_Task brief_
Copy verbatim the material from its first line to the line that holds "HASH_X, HASH_Y, HASH_Z, HASH_SEED", including that line.

_Source excerpt_
****************
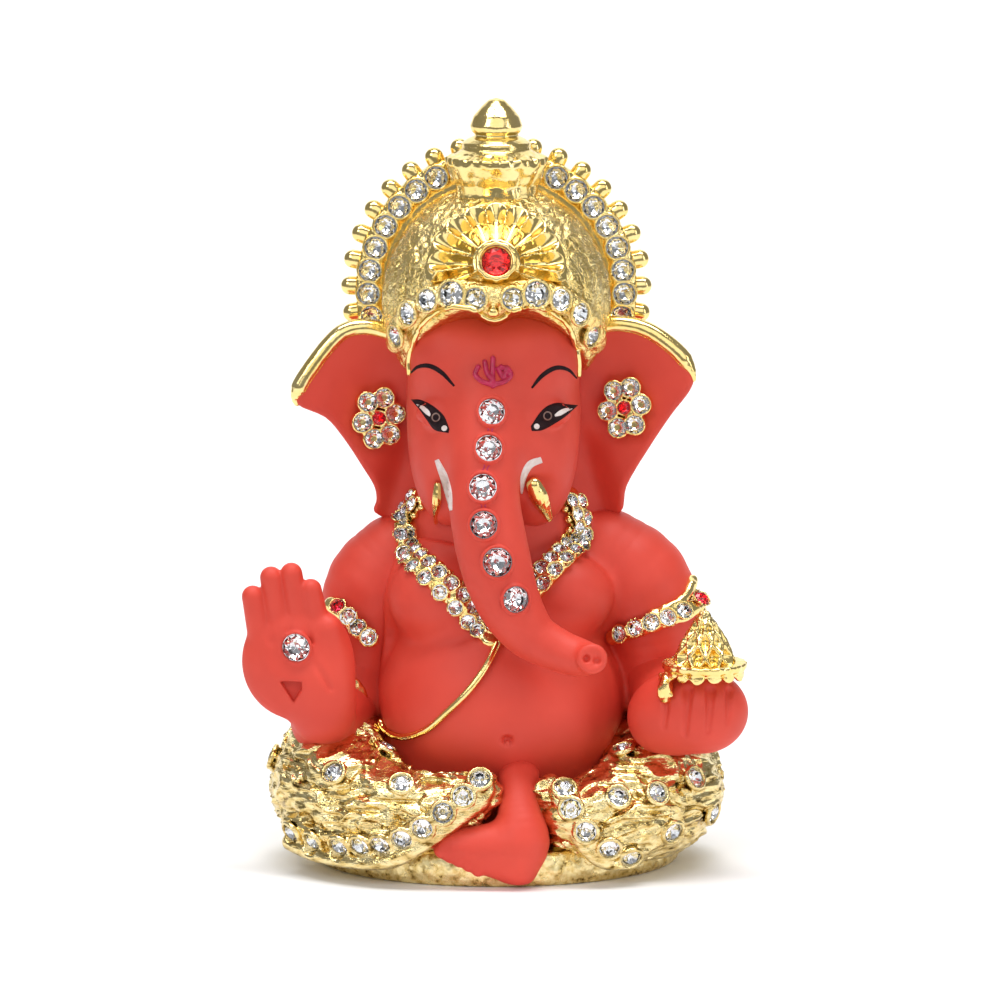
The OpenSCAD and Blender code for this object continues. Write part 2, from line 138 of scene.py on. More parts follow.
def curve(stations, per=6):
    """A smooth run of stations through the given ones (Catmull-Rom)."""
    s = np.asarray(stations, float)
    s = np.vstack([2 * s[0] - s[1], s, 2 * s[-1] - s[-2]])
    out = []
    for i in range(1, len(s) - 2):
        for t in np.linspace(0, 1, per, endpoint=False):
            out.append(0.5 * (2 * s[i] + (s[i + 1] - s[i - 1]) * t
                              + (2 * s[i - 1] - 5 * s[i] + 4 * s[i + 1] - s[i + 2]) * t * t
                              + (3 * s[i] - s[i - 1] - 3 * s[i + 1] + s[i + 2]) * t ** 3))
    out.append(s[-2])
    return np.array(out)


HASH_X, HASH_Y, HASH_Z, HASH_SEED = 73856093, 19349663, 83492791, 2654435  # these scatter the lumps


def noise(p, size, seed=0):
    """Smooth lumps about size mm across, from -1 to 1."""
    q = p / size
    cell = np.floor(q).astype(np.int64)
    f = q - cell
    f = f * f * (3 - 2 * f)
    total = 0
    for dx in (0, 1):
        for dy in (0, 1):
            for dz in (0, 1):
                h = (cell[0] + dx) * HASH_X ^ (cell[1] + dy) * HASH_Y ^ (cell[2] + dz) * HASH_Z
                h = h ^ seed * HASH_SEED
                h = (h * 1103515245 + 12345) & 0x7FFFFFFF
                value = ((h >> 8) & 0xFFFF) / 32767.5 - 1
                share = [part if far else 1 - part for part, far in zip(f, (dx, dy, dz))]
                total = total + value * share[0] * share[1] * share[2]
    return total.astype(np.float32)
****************
_Response for this exercise_
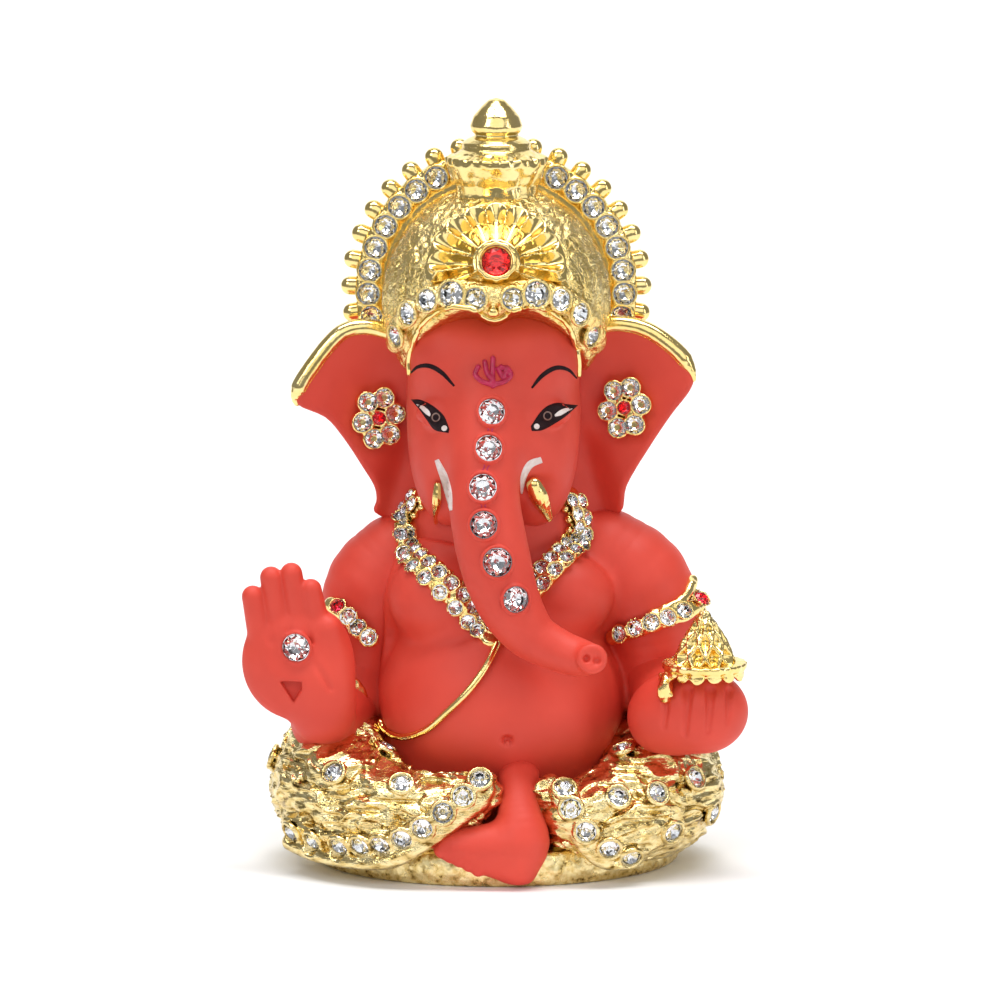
The OpenSCAD and Blender code for this object continues. Write part 2, from line 138 of scene.py on. More parts follow.
def curve(stations, per=6):
    """A smooth run of stations through the given ones (Catmull-Rom)."""
    s = np.asarray(stations, float)
    s = np.vstack([2 * s[0] - s[1], s, 2 * s[-1] - s[-2]])
    out = []
    for i in range(1, len(s) - 2):
        for t in np.linspace(0, 1, per, endpoint=False):
            out.append(0.5 * (2 * s[i] + (s[i + 1] - s[i - 1]) * t
                              + (2 * s[i - 1] - 5 * s[i] + 4 * s[i + 1] - s[i + 2]) * t * t
                              + (3 * s[i] - s[i - 1] - 3 * s[i + 1] + s[i + 2]) * t ** 3))
    out.append(s[-2])
    return np.array(out)


HASH_X, HASH_Y, HASH_Z, HASH_SEED = 73856093, 19349663, 83492791, 2654435  # these scatter the lumps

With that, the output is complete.